The workshop also explored the research being undertaken by The National Archives itself. In our Collection Care department, x-ray fluorescence is being used to identify the chemical composition of objects, in particular to establish where arsenic has been used in Victorian printing. A 3D printer provided by the Friends of The National Archives has been used to reproduce objects in the collections, and will provide custom-built cases for fragile objects such as seals.

3D-printing a Tally stick in The National Archives Collection Care Department

3D-printing a Tally stick in The National Archives Collection Care Department

The work of the Collection Care department illustrates the strong cross-over between heritage science and digital humanities. Digitisation is too often seen as a once-for-all procedure, akin to colour microfilming. The presentations at the workshop showed how digitisation should rather be conceived as a continuous process of exploring and investigating the material properties of archival documents, akin to the way an archaeological object is continually explored as new technological aids become available.

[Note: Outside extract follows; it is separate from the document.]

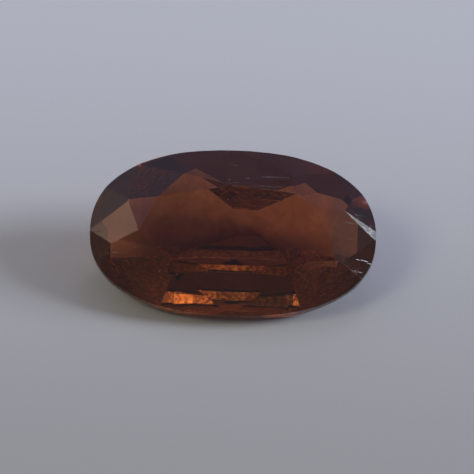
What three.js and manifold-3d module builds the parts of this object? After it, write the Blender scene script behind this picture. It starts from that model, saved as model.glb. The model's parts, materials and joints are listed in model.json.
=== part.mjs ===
// A cut hessonite garnet, one elongated oval stone lying on a level surface.
// The crown is a brilliant cut: a table, eight kite-shaped mains, eight stars and sixteen break facets.
// The pavilion is a step cut that runs down to a keel. The stone leans on one long keel facet, as a
// loose stone with a keel does. Millimetres, +Z up, the origin under the middle of the stone.

import * as THREE from "three";
import { mergeVertices } from "three/addons/utils/BufferGeometryUtils.js";
import Module from "manifold-3d";

// The stone's own frame has X along the stone and Z out of the table. Height 0 is the girdle's upper
// edge. The stone was cut by hand, so its two sides differ, and each corner has numbers of its own.
const LENGTH = 14.0;
const HALF_WIDTHS = { far: 4.28, near: 4.1 };
const OUTLINE_POWER = 2.3; // 2 would be a plain ellipse, and more is fuller at the shoulders
const OUTLINE_STEPS = 96;
const CROWN_HEIGHT = 1.15;
const GIRDLE_HEIGHT = 0.45;

// The table's corners, counter-clockwise from the +X end. Each has the azimuth in degrees that its kite
// faces, and how far the next star's tip lies under the table, as a share of the crown's height.
const TABLE_CORNERS = [
  { x: 4.7, y: -0.06, azimuth: 0, starDrop: 0.217 },
  { x: 3.23, y: 1.86, azimuth: 62, starDrop: 0.284 },
  { x: -0.11, y: 2.2, azimuth: 90, starDrop: 0.284 },
  { x: -3.71, y: 1.51, azimuth: 116, starDrop: 0.243 },
  { x: -4.6, y: -0.25, azimuth: 180, starDrop: 0.243 },
  { x: -3.73, y: -1.52, azimuth: 242, starDrop: 0.113 },
  { x: 0, y: -2.1, azimuth: 270, starDrop: 0.1 },
  { x: 3.72, y: -1.56, azimuth: 294, starDrop: 0.217 },
];

// Where the girdle is shared between the two break facets under each star's tip, as azimuths.
const BREAK_AZIMUTHS = [38, 79, 101, 142, 218, 259, 281, 322];

// The pavilion's upper row starts at the girdle's lower edge. Slopes are from the table's plane.
const UPPER_ROW = [
  { azimuth: 0, slope: 42 },
  { azimuth: 30, slope: 46 },
  { azimuth: 60, slope: 47 },
  { azimuth: 90, slope: 44 },
  { azimuth: 120, slope: 47 },
  { azimuth: 150, slope: 46 },
  { azimuth: 180, slope: 42 },
  { azimuth: 210, slope: 46 },
  { azimuth: 240, slope: 47 },
  { azimuth: 270, slope: 47 },
  { azimuth: 300, slope: 47 },
  { azimuth: 330, slope: 46 },
];

// The facets that run down to the keel, each through a point.
const KEEL_FACETS = [
  { azimuth: 0, slope: 21, at: [5.8, 0, -1.6] },
  { azimuth: 70, slope: 29, at: [1.23, 1.61, -3.03] },
  { azimuth: 90, slope: 27, at: [0.6, 1.6, -3.04] },
  { azimuth: 130, slope: 29, at: [0.03, 1.6, -3.04] },
  { azimuth: 180, slope: 21, at: [-5.6, 0, -1.65] },
  { azimuth: 235, slope: 28, at: [-5.1, -2.25, -1.2] },
  { azimuth: 305, slope: 28, at: [5.1, -2.25, -1.2] },
];
const REST_FACET = { azimuth: 270, slope: 28, at: [0, 0.8, -3.45] };

const COLOUR = 0x5a2414;
const ROUGHNESS = 0.08;
const PREFORM_DEPTH = 5; // how far the uncut rough goes under the girdle's upper edge
const BLOCK = 40; // a grinding block, larger than the stone

const wasm = await Module();
wasm.setup();

const radians = THREE.MathUtils.degToRad;

// The point of the girdle that reaches furthest towards an azimuth, and how far it reaches.
function reachOf(azimuth) {
  const power = OUTLINE_POWER / (OUTLINE_POWER - 1);
  const along = LENGTH / 2;
  const across = Math.sin(azimuth) < 0 ? HALF_WIDTHS.near : HALF_WIDTHS.far;
  const x = along * Math.abs(Math.cos(azimuth));
  const y = across * Math.abs(Math.sin(azimuth));
  const reach = (x ** power + y ** power) ** (1 / power);
  const at = (part, half, sign) => Math.sign(sign) * half * (part / reach) ** (power - 1);
  return { reach, x: at(x, along, Math.cos(azimuth)), y: at(y, across, Math.sin(azimuth)) };
}

// A facet's plane, facing out of the stone: through a point towards a direction.
function planeAt(normal, point) {
  return new THREE.Plane().setFromNormalAndCoplanarPoint(normal.clone().normalize(), point);
}

// A facet's plane through three points, facing away from the middle of the stone.
function planeThrough(a, b, c) {
  const plane = new THREE.Plane().setFromCoplanarPoints(a, b, c);
  return plane.distanceToPoint(new THREE.Vector3(0, 0, -GIRDLE_HEIGHT)) > 0 ? plane.negate() : plane;
}

// A crown main as the height it has over a point of the plan.
function mainOf(corner) {
  const turn = radians(corner.azimuth);
  const normal = new THREE.Vector2(Math.cos(turn), Math.sin(turn));
  const atTable = normal.dot(new THREE.Vector2(corner.x, corner.y));
  const girdle = reachOf(turn);
  const slope = CROWN_HEIGHT / (girdle.reach - atTable);
  const tableCorner = new THREE.Vector3(corner.x, corner.y, CROWN_HEIGHT);
  const plane = planeAt(new THREE.Vector3(normal.x * slope, normal.y * slope, 1), tableCorner);
  return { normal, atTable, slope, tableCorner, foot: new THREE.Vector3(girdle.x, girdle.y, 0), plane };
}

// Where two neighbouring mains meet at a height: the tip of the star between them.
function starTip(left, right, height) {
  const a = left.atTable + (CROWN_HEIGHT - height) / left.slope;
  const b = right.atTable + (CROWN_HEIGHT - height) / right.slope;
  const cross = left.normal.x * right.normal.y - left.normal.y * right.normal.x;
  const x = (a * right.normal.y - b * left.normal.y) / cross;
  const y = (b * left.normal.x - a * right.normal.x) / cross;
  return new THREE.Vector3(x, y, height);
}

function crownFacets() {
  const mains = TABLE_CORNERS.map(mainOf);
  const facets = mains.map((main) => main.plane);
  mains.forEach((left, index) => {
    const right = mains[(index + 1) % mains.length];
    const tip = starTip(left, right, CROWN_HEIGHT * (1 - TABLE_CORNERS[index].starDrop));
    const shared = reachOf(radians(BREAK_AZIMUTHS[index]));
    const foot = new THREE.Vector3(shared.x, shared.y, 0);
    facets.push(planeThrough(left.tableCorner, right.tableCorner, tip));
    facets.push(planeThrough(tip, left.foot, foot));
    facets.push(planeThrough(tip, foot, right.foot));
  });
  return facets;
}

// A pavilion facet's plane, through its own point or else through the girdle's lower edge.
function pavilionFacet({ azimuth, slope, at }) {
  const turn = radians(azimuth);
  const rise = Math.tan(radians(slope));
  const edge = reachOf(turn);
  const point = at ?? [edge.x, edge.y, -GIRDLE_HEIGHT];
  const normal = new THREE.Vector3(Math.cos(turn) * rise, Math.sin(turn) * rise, -1);
  return planeAt(normal, new THREE.Vector3(...point));
}

const restPlane = pavilionFacet(REST_FACET);

function pavilionFacets() {
  return [...UPPER_ROW, ...KEEL_FACETS].map(pavilionFacet).concat(restPlane);
}

// A closed geometry as a solid that can be cut.
function solidOf(geometry) {
  const bare = geometry.clone();
  bare.deleteAttribute("normal");
  bare.deleteAttribute("uv");
  const merged = mergeVertices(bare);
  return new wasm.Manifold(
    new wasm.Mesh({
      numProp: 3,
      vertProperties: merged.attributes.position.array,
      triVerts: new Uint32Array(merged.index.array),
    }),
  );
}

function geometryOf(solid) {
  const mesh = solid.getMesh();
  const geometry = new THREE.BufferGeometry();
  geometry.setAttribute("position", new THREE.BufferAttribute(mesh.vertProperties, 3));
  geometry.setIndex(new THREE.BufferAttribute(mesh.triVerts, 1));
  const flat = geometry.toNonIndexed();
  flat.computeVertexNormals();
  return flat;
}

// The rough, ground to the girdle's outline but not yet faceted.
function preform() {
  const outline = new THREE.Shape();
  for (let step = 0; step < OUTLINE_STEPS; step += 1) {
    const { x, y } = reachOf((2 * Math.PI * (step + 0.5)) / OUTLINE_STEPS);
    if (step === 0) outline.moveTo(x, y);
    else outline.lineTo(x, y);
  }
  const depth = CROWN_HEIGHT + PREFORM_DEPTH;
  const geometry = new THREE.ExtrudeGeometry(outline, { depth, bevelEnabled: false });
  return geometry.translate(0, 0, CROWN_HEIGHT - depth);
}

// What a facet takes off: a block standing on the facet's plane.
function grindingBlock(plane) {
  const geometry = new THREE.BoxGeometry(BLOCK, BLOCK, BLOCK).translate(0, 0, BLOCK / 2);
  const turn = new THREE.Quaternion().setFromUnitVectors(new THREE.Vector3(0, 0, 1), plane.normal);
  const foot = plane.coplanarPoint(new THREE.Vector3());
  return geometry.applyQuaternion(turn).translate(foot.x, foot.y, foot.z);
}

function cutStone() {
  let stone = solidOf(preform());
  [...crownFacets(), ...pavilionFacets()].forEach((plane) => {
    stone = stone.subtract(solidOf(grindingBlock(plane)));
  });
  return geometryOf(stone);
}

function hessonite() {
  const geometry = cutStone();
  geometry.applyQuaternion(
    new THREE.Quaternion().setFromUnitVectors(restPlane.normal, new THREE.Vector3(0, 0, -1)),
  );
  geometry.computeBoundingBox();
  const { min, max } = geometry.boundingBox;
  geometry.translate(-(min.x + max.x) / 2, -(min.y + max.y) / 2, -min.z);
  const material = new THREE.MeshStandardMaterial({ color: COLOUR, roughness: ROUGHNESS, metalness: 0 });
  const mesh = new THREE.Mesh(geometry, material);
  mesh.name = "hessonite";
  return mesh;
}

const part = new THREE.Group();
part.add(hessonite());

export default part;
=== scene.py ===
"""A cut hessonite garnet that lies on a pale floor in soft light.

The stone is cut again here from the frame's own facets, so that its edges can be worn as on a stone
that has been carried and set. Metres, in the frame's axes: X along the stone, -Y towards the camera.
"""

import json
import math
import random

import bmesh
import bpy
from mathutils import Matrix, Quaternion, Vector

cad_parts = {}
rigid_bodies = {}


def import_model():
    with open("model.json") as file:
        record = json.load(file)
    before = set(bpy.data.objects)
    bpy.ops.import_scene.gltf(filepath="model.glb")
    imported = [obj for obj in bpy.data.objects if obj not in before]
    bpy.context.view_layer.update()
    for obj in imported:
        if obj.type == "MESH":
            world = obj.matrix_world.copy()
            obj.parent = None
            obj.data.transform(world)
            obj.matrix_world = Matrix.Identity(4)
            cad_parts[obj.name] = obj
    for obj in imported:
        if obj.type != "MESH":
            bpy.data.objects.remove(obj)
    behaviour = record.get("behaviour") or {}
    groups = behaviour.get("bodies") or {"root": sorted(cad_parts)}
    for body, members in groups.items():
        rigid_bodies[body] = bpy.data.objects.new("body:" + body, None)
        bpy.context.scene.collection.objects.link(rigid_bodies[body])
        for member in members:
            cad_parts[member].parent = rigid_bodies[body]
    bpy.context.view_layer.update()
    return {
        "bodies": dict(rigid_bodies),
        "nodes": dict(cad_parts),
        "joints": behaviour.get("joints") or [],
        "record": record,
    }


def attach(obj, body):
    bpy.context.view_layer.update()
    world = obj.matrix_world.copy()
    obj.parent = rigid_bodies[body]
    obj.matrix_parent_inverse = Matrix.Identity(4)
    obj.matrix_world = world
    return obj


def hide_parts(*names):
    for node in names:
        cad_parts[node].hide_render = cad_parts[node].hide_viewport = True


MM = 0.001
NODE = "hessonite"
BODY = "root"

# How a facet is finished, as the mesh attribute FINISH says. One material has all three, because light
# has to meet the same glass where it goes in and where it comes out.
FINISH = "finish"
# The last finish, on the near side under the girdle, has rough scuffs and a colour darkened as painted shade
POLISHED, GIRDLE, WORN, DULL, SCUFFED_AND_SHADED = 0, 1, 2, 3, 4

SMALLEST_FACE = 2e-10
SAME_FACET = math.cos(math.radians(0.4))
SAME_PLANE = 0.004 * MM
SNAP = 0.003 * MM
ROUGH_BLOCK = 40 * MM

# How wide an edge is worn, in millimetres
CROWN_WEAR = (0.015, 0.04)
GIRDLE_WEAR = (0.01, 0.02)
PAVILION_WEAR = (0.01, 0.02)
SHARP_TURN = math.radians(1.5)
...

This emphasis on materiality will be no less important as we become increasingly concerned with born digital records, as a series of hands-on activities organised by curators from The National Archives demonstrated. Already, archives are having to confront the problems of retrieving data from carrier bags full of obsolete storage devices. Such forensic recovery work is likely to be a significant preoccupation of archivists in the future.

The National Archives is leading the way in trying to preserve government emails and websites, but this activity poses many novel and demanding challenges. We are increasingly used to receiving highly formatted emails containing images, etc. How important is it for future researchers that these physical details of the appearance of emails is preserved? Likewise, in preserving web pages, is it the data or the appearance that is more important? What do we lose if we cannot give an impression of how a web page looked?

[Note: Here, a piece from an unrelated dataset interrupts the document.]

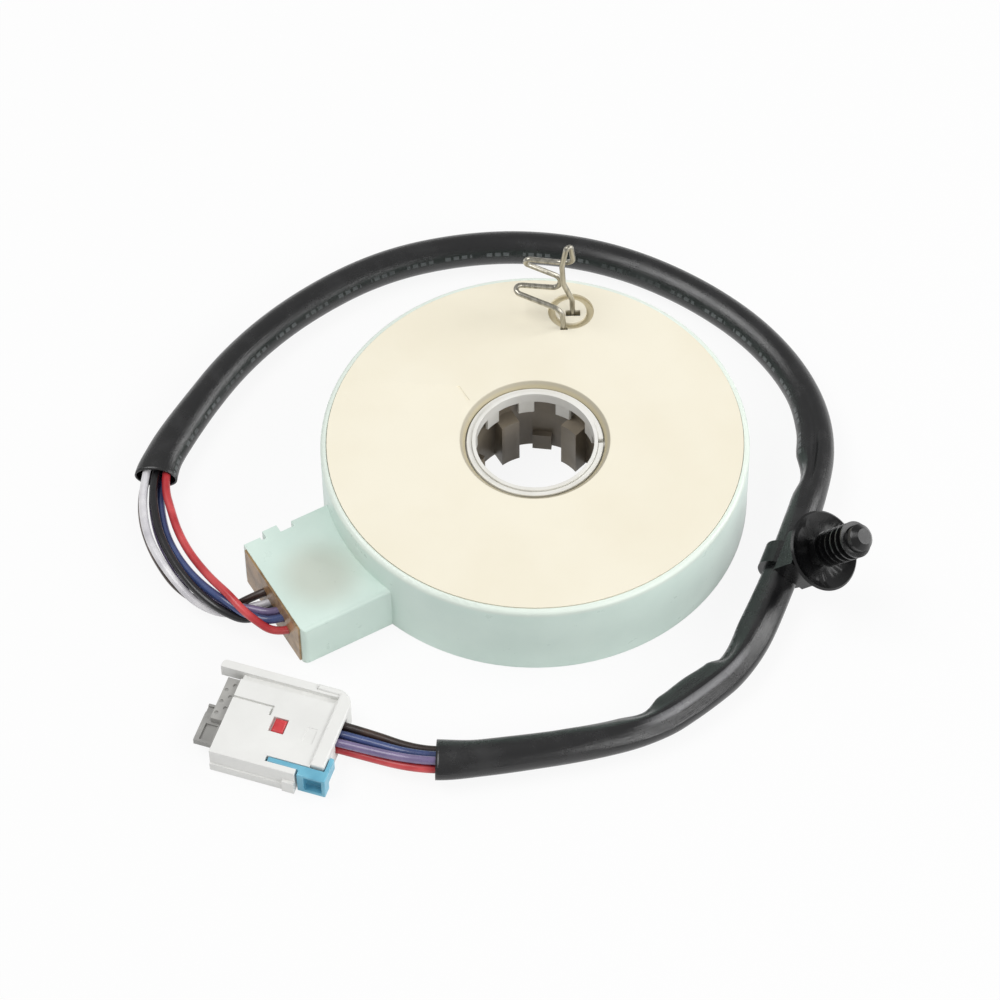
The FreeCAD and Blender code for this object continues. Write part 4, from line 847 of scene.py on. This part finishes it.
# %% [markdown]
# The sleeve is black vinyl with a soft long highlight. Its surface shows faint draw lines along its length,
# and the real one carries a print, which is left off here: plain dashes stand in its place.
# Along the ridge of the lower fold a painted highlight lightens the vinyl's colour.
# The tube's own UV map gives centimetres along and turns around, so both follow the tube.

# %% Sleeve vinyl
# Dashes: groups and dashes to the centimetre, the filled share of each, their row and its half width
groups_per_cm, group_filled = 1.15, 0.7
dashes_per_cm, dash_filled = 5.4, 0.66
dash_row, dash_half_width = 0.18, 0.018

# Painted highlight on the fold: start and end as shares of the length, its row, and its soft ends in
# centimetres
highlight_span, highlight_row, highlight_ease = (0.78, 0.875), 0.945, 0.6


def steps(tree, value, rate, filled):
    """A mask that is 1 over the filled share of each repeat."""
    return math_node(tree, "LESS_THAN", math_node(tree, "FRACT", product(tree, value, rate)), filled)


def off_row(tree, turns, row):
    """How far a place lies from a row along the tube, in turns."""
    return math_node(tree, "ABSOLUTE", math_node(tree, "SUBTRACT", turns, row))


def build_vinyl():
    """Glossy black vinyl with draw lines, scuffs, a row of plain dashes and a painted fold highlight."""
    material, tree, shader, place = blank_material("sleeve_vinyl")
    black, scuffed = srgb(19, 19, 20), srgb(31, 31, 32)
    dash_grey, painted_highlight = srgb(112, 114, 116), srgb(116, 116, 118)
    uv = tree.nodes.new("ShaderNodeUVMap")
    uv.uv_map = "along"
    split = tree.nodes.new("ShaderNodeSeparateXYZ")
    tree.links.new(uv.outputs["UV"], split.inputs["Vector"])
    along, turns = split.outputs["X"], split.outputs["Y"]
    scuff = ramp(tree, noise(tree, place, 130.0, detail=5.0, roughness=0.65), low=0.42, high=0.75)
    colour = mix_colour(tree, scuff, black, scuffed)
    groups = steps(tree, along, groups_per_cm, group_filled)
    dashes = steps(tree, along, dashes_per_cm, dash_filled)
    row = math_node(tree, "LESS_THAN", off_row(tree, turns, dash_row), dash_half_width)
    worn = ramp(tree, noise(tree, place, 60.0, detail=2.0), low=0.2, high=0.6)
    colour = mix_colour(tree, product(tree, groups, dashes, row, worn, 0.55), colour, dash_grey)
    # Painted highlight: a pale strip is mixed into the colour along the lower fold's ridge
    start, end = (sleeve_length / MM / mm_per_uv * share for share in highlight_span)
    from_start = ramp(tree, along, start, start + highlight_ease)
    to_end = ramp(tree, along, end, end - highlight_ease)
    ridge_highlight = ramp(tree, off_row(tree, turns, highlight_row), low=0.05, high=0.015)
    colour = mix_colour(tree, product(tree, from_start, to_end, ridge_highlight, 0.85), colour, painted_highlight)
    tree.links.new(colour, shader.inputs["Base Color"])
    gloss = math_node(tree, "ADD", product(tree, scuff, 0.1), 0.24)
    tree.links.new(gloss, shader.inputs["Roughness"])
    lines = noise(tree, stretched(tree, uv.outputs["UV"], (0.6, 40.0, 1.0)), 3.0)
    normal = bumped(tree, lines, distance=0.00015, strength=0.35)
    tree.links.new(normal, shader.inputs["Normal"])
    shader.inputs["Specular IOR Level"].default_value = 0.72
    return material


sleeve_vinyl = build_vinyl()
sleeve_tube.data.materials.append(sleeve_vinyl)
print("vinyl nodes:", len(sleeve_vinyl.node_tree.nodes))

# %% [markdown]
# A CAD node or a softened copy takes its finish from the record's material slot,
# so one table from slot to material dresses everything at once.

# %% Dress the nodes
finishes = {
    **plastics,
    "connector_plastic": plastics["plug_plastic"],
    "spring_steel": spring_steel,
    "contact_brass": contact_brass,
    "circuit_board": circuit_board,
    "ribbon_film": ribbon_film,
    "potting_resin": cast_resin,
    "sleeve_vinyl": sleeve_vinyl,
}
for colour in wires:
    finishes[f"wire_{colour}"] = insulation[f"insulation_{colour}"]
for pieces in (nodes, softened_pieces):
    for node, piece in pieces.items():
        piece.data.materials.clear()
        piece.data.materials.append(finishes[slot_of[node]])
print("dressed nodes:", len(nodes), "and softened copies:", len(softened_pieces))

# %% [markdown]
# A product photograph on white has soft, even light. Large area lamps at a plain level give that.
# The floor is pale, so it keeps the object's soft shadow, and what the camera sees of it is lifted to white
# with Light Path, which adds no light to the object itself.

# %% Floor and surroundings
floor_reach, floor_drop = 3.0, 0.0002
floor_grey, floor_lift = (0.8, 0.8, 0.8, 1.0), 0.9
fill_level = 0.42


def seen_mask(tree, outputs):
    """A mask that is 1 for rays of the named kinds."""
    path = tree.nodes.new("ShaderNodeLightPath")
    seen = path.outputs[outputs[0]]
    for output in outputs[1:]:
        seen = math_node(tree, "MAXIMUM", seen, path.outputs[output])
    return seen


def build_floor():
    """A wide pale floor under the object."""
    bm = bmesh.new()
    bmesh.ops.create_grid(bm, x_segments=1, y_segments=1, size=floor_reach)
    mesh = bpy.data.meshes.new("studio_floor")
    bm.to_mesh(mesh)
    bm.free()
    floor = new_object("studio_floor", mesh)
    floor.location.z = -floor_drop
    material = bpy.data.materials.new("studio_white")
    material.use_nodes = True
    tree = material.node_tree
    tree.nodes.clear()
    output = tree.nodes.new("ShaderNodeOutputMaterial")
    diffuse = tree.nodes.new("ShaderNodeBsdfDiffuse")
    diffuse.inputs["Color"].default_value = floor_grey
    glow = tree.nodes.new("ShaderNodeEmission")
    glow.inputs["Strength"].default_value = 1.0
    seen = seen_mask(tree, ("Is Camera Ray", "Is Glossy Ray", "Is Transmission Ray"))
    blend = tree.nodes.new("ShaderNodeMixShader")
    tree.links.new(product(tree, seen, floor_lift), blend.inputs["Fac"])
    tree.links.new(diffuse.outputs["BSDF"], blend.inputs[1])
    tree.links.new(glow.outputs["Emission"], blend.inputs[2])
    tree.links.new(blend.outputs["Shader"], output.inputs["Surface"])
    mesh.materials.append(material)
    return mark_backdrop(floor)


def build_world():
    """Even grey light from all round, and plain white where the camera looks past the floor."""
    world = bpy.data.worlds.new("studio")
    world.use_nodes = True
    tree = world.node_tree
    background = tree.nodes["Background"]
    background.inputs["Color"].default_value = (1.0, 1.0, 1.0, 1.0)
    lifted = product(tree, seen_mask(tree, ("Is Camera Ray", "Is Transmission Ray")), 1.0 - fill_level)
    tree.links.new(math_node(tree, "ADD", lifted, fill_level), background.inputs["Strength"])
    bpy.context.scene.world = world


build_floor()
build_world()
print("floor reaches", floor_reach, "m, light from all round at", fill_level)

# %% Lamps
# Place in metres, width and height in metres, power in watts; each faces the origin
lamps = {
    "key_lamp": ((-0.5, 0.35, 1.1), (0.9, 0.6), 7.0),
    "side_lamp": ((0.9, -0.3, 0.5), (0.5, 0.7), 4.3),
    "front_lamp": ((0.3, -1.0, 0.55), (0.9, 0.4), 4.6),
}
for name, (place, (width, height), power) in lamps.items():
    lamp_data = bpy.data.lights.new(name, "AREA")
    lamp_data.shape = "RECTANGLE"
    lamp_data.size = width
    lamp_data.size_y = height
    lamp_data.energy = power
    lamp = new_object(name, lamp_data)
    facing = Vector(place).to_track_quat("Z", "Y").to_matrix().to_4x4()
    lamp.matrix_world = Matrix.Translation(place) @ facing
print("lamps:", len(lamps))

# %% [markdown]
# The view settings stay plain, so colours render about as they are written.

# %% View
bpy.context.scene.view_settings.view_transform = "Standard"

Exploring these questions was the ambition of the two-day workshop. But, it is inevitable that a workshop in a cutting edge area of research such as this will pose more questions than answers. Materiality – whether in the form of storage, access or the documents itself – is central to the way we conceive the archive, and the presentations and discussion at The National Archives workshop illustrated how this will continue to be a central theme in a digital world.

This research interest forms part of a series of Digital Experimentation workshops organised by the Research team at The National Archives throughout the 2017-18 academic year, in collaboration with different universities.

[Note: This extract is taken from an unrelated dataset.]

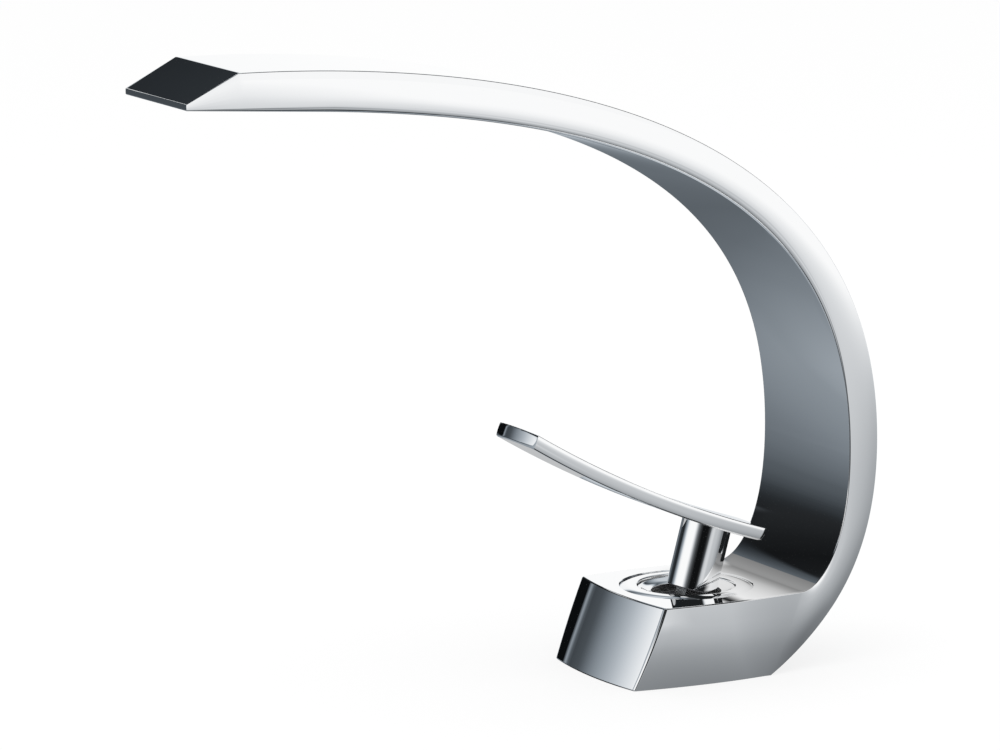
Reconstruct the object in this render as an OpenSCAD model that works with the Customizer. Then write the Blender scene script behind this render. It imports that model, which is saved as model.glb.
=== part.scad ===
// Basin mixer tap: a low block that sweeps up at the back into a wide, flat C-shaped spout, with a
// joystick cartridge in the block and a slim curved lever on a leaning post.
// Millimetres. +Z is up, the spout reaches towards -Y, and the origin lies on the deck, in the
// middle of the block's footprint. The lever is drawn raised, with the water running.

/* [Base block] */
// Height of the block's flat top above the deck
base_h = 24.9; // [24.9:0.1:34]
// Width of the block at its front corners
base_front_w = 50; // [48:0.5:60]
// Width of the block at its widest, beside the cartridge
base_mid_w = 55.6; // [54:0.2:66]
// Length of the footprint between its front and rear corners
base_len = 47.2; // [46:0.2:56]
// Lean of the front face from the vertical, in degrees
front_lean = 21.7; // [12:0.1:24]
// How far the front face bulges in its middle
front_crown = 2.4; // [1:0.1:5]

/* [Spout] */
// Reach of the spout's tip in front of the origin
spout_reach = 169.2; // [150:0.2:220]
// Height of the spout's crest
crest_h = 196; // [180:1:260]
// Length of the sloping face that cuts the tip
bevel_len = 16.2; // [12:0.2:22]
// Fall of the sloping face from the crest to the front edge
bevel_drop = 8.1; // [5:0.1:9]
// Thickness of the spout's front edge
tip_edge = 1.9; // [1:0.1:3]
// Width of the spout at its tip
tip_w = 41.5; // [38:0.5:50]
// Width of the spout at its back
back_w = 51; // [48:0.5:60]
// How far the back of the spout lies behind the origin
back_y = 61.8; // [58:0.2:80]
// Height at which the back of the spout is furthest behind
back_z = 68.8; // [60:0.2:85]
// Thickness of the spout at its back
back_t = 9.9; // [8.5:0.1:13]
// Thickness of the spout where the straight part of its underside ends
arch_t = 12.1; // [10.5:0.1:14]
// Length of the straight underside that holds the outlet
under_len = 45.2; // [42:0.2:50]
// Metal left between the waterway and the outside
wall = 2.3; // [1.8:0.1:2.8]
// Width of the waterway inside the spout
channel_w = 34; // [24:1:36]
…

This blogpost was co-authored by Professor Andrew Prescott, University of Glasgow, and Dr Eirini Goudarouli, Digital and Technology Research Lead at The National Archives.

2 comments

  1. David Matthew says:

    Ellis could not have wondered at The National Archives in 1934 since it didn’t exist but was the Public Record Office and of course the collection was much smaller than it was today. The old file covers also tell you if there are other papers, was the document held on to for a few days or longer, alas outsourcing the physical transfer of documents has lead to the cutting-up of the original file covers even though it should not have happened as it the file covers are historical records on their own.

  2. SMS ala says:

    Thanks for sharing.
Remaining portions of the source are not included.